Nikki has worked in the service for 17 years, starting as an employment support officer, and the cases stay with her. One person came to her at the start of her career described by others as angry, institutionalised, and unemployable. Through work experience placements, then temporary roles, then a part-time position he has now held for several years, he proved everyone wrong. GET still supports him, lightly - help with his payslip, guidance through any workplace changes - but he is settled, valued by his colleagues, and independent. Another person, supported from college age, arrived one day at GET’s office barely able to contain their excitement: they had just got onto the property ladder. “It’s all down to you guys,” they said. Others have learned, with GET’s support, to travel independently on the bus; a small thing to many, but for someone with severe anxiety around crowded spaces, it’s a transformation.

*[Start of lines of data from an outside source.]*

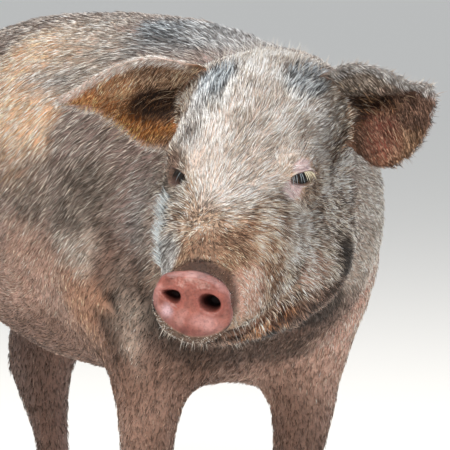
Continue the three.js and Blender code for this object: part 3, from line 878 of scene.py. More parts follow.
    def build(self, markings: Markings) -> Object:
        """Makes the skin with its folds, lids and regions, and the colours it shares with the coat."""
        mesh = self.fused()
        log.info("fused skin: %d vertices", len(mesh.vertices))
        eyes = [HEAD.out(eye.centre + eye.axes[0] * 10) for eye in EYES.values()]
        disc = HEAD.out(DISC.at)
        self.refine(mesh, [(spot, 30 * MM) for spot in eyes] + [(disc, 44 * MM)]
                    + [(spot, 16 * MM) for spot in self.teats()])
        self.refine(mesh, [(spot, 21 * MM) for spot in eyes] + [(spot, 11 * MM) for spot in self.teats()])
        self.label(mesh)
        self.settle(mesh)
        self.carve(mesh)
        self.open_lids(mesh)
        self.colour(mesh, markings)
        work = bmesh.new()
        work.from_mesh(mesh)
        bmesh.ops.triangulate(work, faces=work.faces)
        work.to_mesh(mesh)
        work.free()
        mesh.shade_smooth()
        mesh.name = "skin"
        piece = mesh_object("skin", mesh)
        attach(piece, BODY)
        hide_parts(*self.flesh_nodes())
        log.info("skin: %d triangles", len(mesh.polygons))
        self.mesh = mesh
        return piece

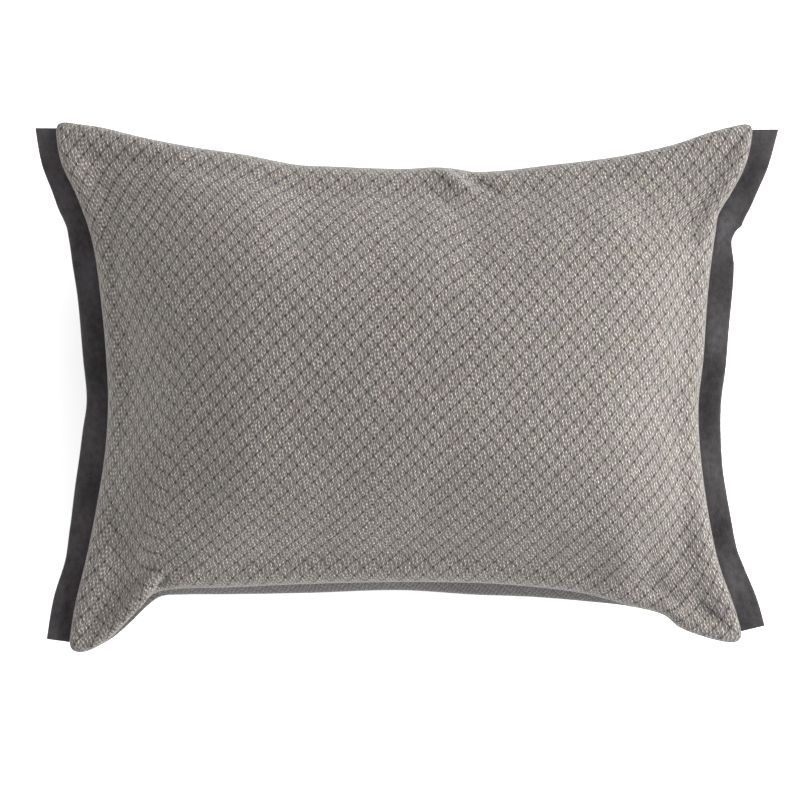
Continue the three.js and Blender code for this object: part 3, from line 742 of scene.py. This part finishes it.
def woven_face(name, painted_shade, diamonds):
    """Marled yarn in steep twilled floats, with a lattice of diamonds where darker yarn shows."""
    look = Look(name)
    spot = look.vector("ADD", look.spot(), CLOTH_START)
    drift = look.noise(spot, 60, detail=1, out="Color")
    drift = look.vector("SUBTRACT", drift, (0.5, 0.5, 0.5))
    drift = look.scaled_colour(drift, 0.5 * MM)
    x, y, _ = look.split(look.vector("ADD", spot, drift))
    yarns = look.math("DIVIDE", x, YARN)
    floats = look.math("DIVIDE", y, FLOAT_LENGTH)

    def wave(per_yarn, per_float):
        turns = look.math("MULTIPLY_ADD", yarns, per_yarn, look.math("MULTIPLY", floats, per_float))
        return look.math("COSINE", look.math("MULTIPLY", turns, 2 * math.pi / 3))

    ribs = look.math("MULTIPLY_ADD", wave(1, -2), 0.4, wave(1, 1))
    ribs = look.math("MULTIPLY_ADD", wave(2, -1), 0.6, ribs)
    ribs = look.math("MULTIPLY_ADD", wave(2, 2), 0.4, ribs)
    ribs = look.math("MULTIPLY_ADD", wave(4 / 3, 0), 0.5, ribs)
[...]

During 2026, the £15,000 grant from Lloyds Bank Foundation’s Financial Resilience Fund has gone into GET’s reserves, and the same will happen for the second payment of £15,000 for 2027. Nikki is refreshingly straightforward about what that means. “Reserves are there to protect the organisation, and the organisation is there to protect the people. A stable organisation with good financial planning can commit, plan, and respond better to the needs of the community.” It has also strengthened GET’s position in ongoing contract negotiations with its main commissioner, the States of Guernsey, as the charity is actively and successfully seeking external funding to supplement the main source of income.
The relationship with the Foundation runs deeper than any single grant. Nikki describes the events the Foundation organises as consistently among the most useful she attends, not just because of the speakers alone, but because of what happens at the tables between them. The AI event earlier this year prompted her to audit GET’s use of the technology, commission an IT review, and take an AI governance policy to the board which was adopted and circulated to the staff team within days.
GET’s focus for the next few years is to do more of what it already does and to be ready to do it for whoever comes in next. That means managing a waiting list that has grown alongside demand, building deeper connections with employers, and, perhaps most importantly, finding ways to reach young people earlier; working with schools to create a smoother transition from education to employment and prevent the years of isolation that make everything harder. It also means continuing to build a board with the right skills, including a newly appointed GP whose presence reflects the direct link between employment and health. And lastly, it means securing long-term, sustainable funding. The ripple effect of GET’s work touches individuals, families, employers, and the island’s public finances. The question, as Nikki sees it, is how many more people they can reach?